Fresh from her experience with Mrs. B, Annick Noirfalisse participated in an online Brainwash festival, “Collective Loneliness” to learn about loneliness in modern society and ways to combat it.
We are continuously connected to each other, yet we are lonelier than ever. Why is that so?
According to Paul Verhaeghe, psychologist and Professor at the University of Ghent in Belgium, interviewed during the online Brainwash festival on “Collective Loneliness” in Amsterdam, loneliness has arisen from the way our society is organised, as well as increased social distrust.
“[Our competitive] system makes us sick. And that’s not an ideological argument, it’s evolutionary biology.” ~ Professor Paul Verhaeghe
“Competition with others begins at school, with the culture of tests and performance. Kids in Belgium and in the Netherlands are tested very early on, on their capacities and talents. That’s how the rat race is installed.”
Professor Verhaeghe reminds us we are social animals and we live in groups, “…[Our competitive] system makes us sick. And that’s not an ideological argument, it’s evolutionary biology”.
Competition also can create an unhealthy relationship with our bodies. “Our bodies have to be perfect; we have to be young and sexy. It’s not a good intimate relationship; it’s a competitive relationship. We always have to do better. It’s never good enough.”
The psychologist faults how we use social media for our collective loneliness, and not only social media itself. He also points out that we are in a historical transition, as evidenced by the breakdown of the nuclear family. We are in a gradual transition towards new forms of coexistence and as of now there are no clear answers.
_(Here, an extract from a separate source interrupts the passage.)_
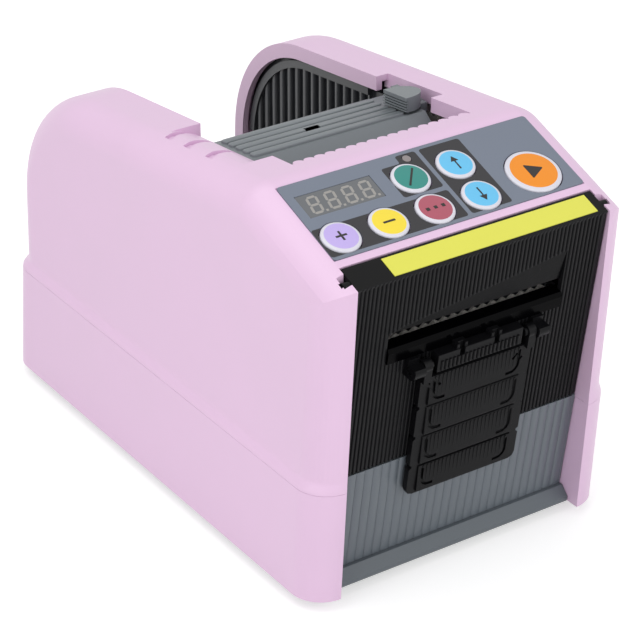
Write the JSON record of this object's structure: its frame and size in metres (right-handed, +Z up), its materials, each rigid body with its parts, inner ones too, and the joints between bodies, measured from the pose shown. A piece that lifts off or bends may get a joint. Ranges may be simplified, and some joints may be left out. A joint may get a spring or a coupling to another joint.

This also contributes to loneliness.
“Now, when people reach out to me for therapy, they openly say “I feel lonely” and that, for me, is a win. As long as we are not in denial, things will start feeling better soon.” ~ Vassia Sarantopoulou
So what can one do to fight loneliness? Here are a few tips:
1. Get to know your body. Listen to it, be kind towards it, and enjoy it. “If you feel good about yourself, it will be easier to make the step towards others and build relationships. The risk of solitude will then be a bit less” says Professor Verhaeghe.
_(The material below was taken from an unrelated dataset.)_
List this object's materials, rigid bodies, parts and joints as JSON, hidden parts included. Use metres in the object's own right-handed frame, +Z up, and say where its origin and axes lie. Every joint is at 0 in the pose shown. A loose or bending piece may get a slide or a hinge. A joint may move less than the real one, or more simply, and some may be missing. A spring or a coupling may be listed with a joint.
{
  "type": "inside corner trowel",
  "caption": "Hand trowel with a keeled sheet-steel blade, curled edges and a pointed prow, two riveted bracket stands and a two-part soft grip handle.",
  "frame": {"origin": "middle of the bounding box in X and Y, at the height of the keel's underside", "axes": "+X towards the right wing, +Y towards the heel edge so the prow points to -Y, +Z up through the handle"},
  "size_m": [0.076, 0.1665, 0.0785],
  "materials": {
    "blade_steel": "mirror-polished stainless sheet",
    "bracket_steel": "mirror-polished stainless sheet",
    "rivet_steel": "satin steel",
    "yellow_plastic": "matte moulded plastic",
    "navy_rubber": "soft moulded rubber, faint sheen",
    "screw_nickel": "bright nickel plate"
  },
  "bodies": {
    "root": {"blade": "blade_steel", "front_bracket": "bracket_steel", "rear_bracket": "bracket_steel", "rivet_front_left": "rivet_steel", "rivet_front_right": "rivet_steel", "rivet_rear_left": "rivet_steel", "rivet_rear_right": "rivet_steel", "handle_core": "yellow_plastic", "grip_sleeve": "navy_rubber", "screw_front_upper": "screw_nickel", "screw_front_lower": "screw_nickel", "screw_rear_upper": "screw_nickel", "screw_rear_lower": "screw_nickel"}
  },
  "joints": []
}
2. Join a helpful social project with a few people at the local level, to regain a sense of purpose. Volunteering can start as locally as…with your next-door neighbour. “A big problem is that people are not seen by their neighbours”, says Jasmijn van Katwijk, Communications Manager of Burennetwerk.
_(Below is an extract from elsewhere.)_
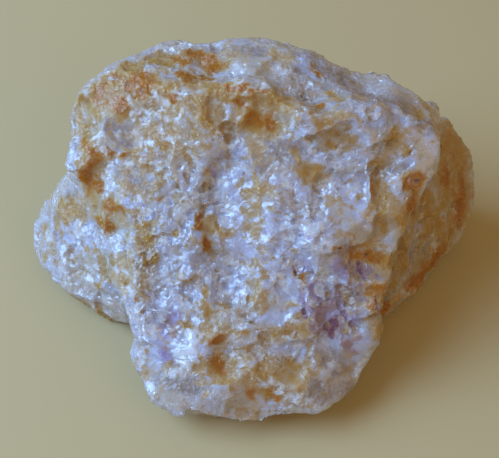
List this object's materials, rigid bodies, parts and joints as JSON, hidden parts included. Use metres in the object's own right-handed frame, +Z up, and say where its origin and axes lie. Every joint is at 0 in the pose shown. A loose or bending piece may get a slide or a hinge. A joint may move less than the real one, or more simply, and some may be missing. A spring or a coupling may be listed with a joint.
{
  "type": "rough golden healer quartz lump",
  "caption": "Rough broken lump of milky quartz with golden iron staining, fractured all over, with a flat broken foot to rest on.",
  "frame": {"origin": "middle of the flat foot's plane, under the middle of the stone's box", "axes": "+X to the stone's right seen from the sloping front, +Y to its back, +Z up"},
  "size_m": [0.0752, 0.0562, 0.0375],
  "materials": {
    "quartz": "milky, slightly see-through broken quartz with honey iron stain, glassy on its breaks"
  },
  "bodies": {
    "root": {"quartz": "quartz"}
  },
  "joints": []
}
3. Give it time. advises Vassia Sarantopoulou, head psychologist and founder of AntiLoneliness. No acquaintance becomes a friend within a day. “We all come from relationships where we have been hurt and rejected, so we all need some time in order to trust again. Be creative – think out of the box. Everything is possible. We just need to stop the negative, demotivating, self-sabotaging thoughts that get in the way.”
4. Normalise loneliness. “It’s a normal feeling”, says Vassia. It’s meant to be felt by us, human beings, and it signals the absence of something important: connection. The feeling of loneliness bears a healthy message: we need to bring connection back to our lives.
5. Recognise the negative thinking behind loneliness and reverse it. “One should understand that thoughts such as ‘Nobody likes me’, ‘I am not important’, etc., will lead to more isolation, and we need to question and dispute these thoughts. A therapist may help a lot with this”, Vassia says. Sometimes people are ashamed of loneliness. This stigma has been changing recently as it affects everyone: teenagers, young adults, single parents, divorcees, grieving people, expats…Loneliness is everywhere. “Now, when people reach out to me for therapy, they openly say “I feel lonely” and that, for me, is a win. As long as we are not in denial, things will start feeling better soon.”
Annick Noirfalisse is a Belgian mum of three, who has worked for more than ten years as a journalist in Switzerland, London, and Amsterdam, covering economics, finance, societal, environmental, and health issues. She's also a French language teacher and translator, who loves Japanese food, doing sports, and nature walks in her spare time.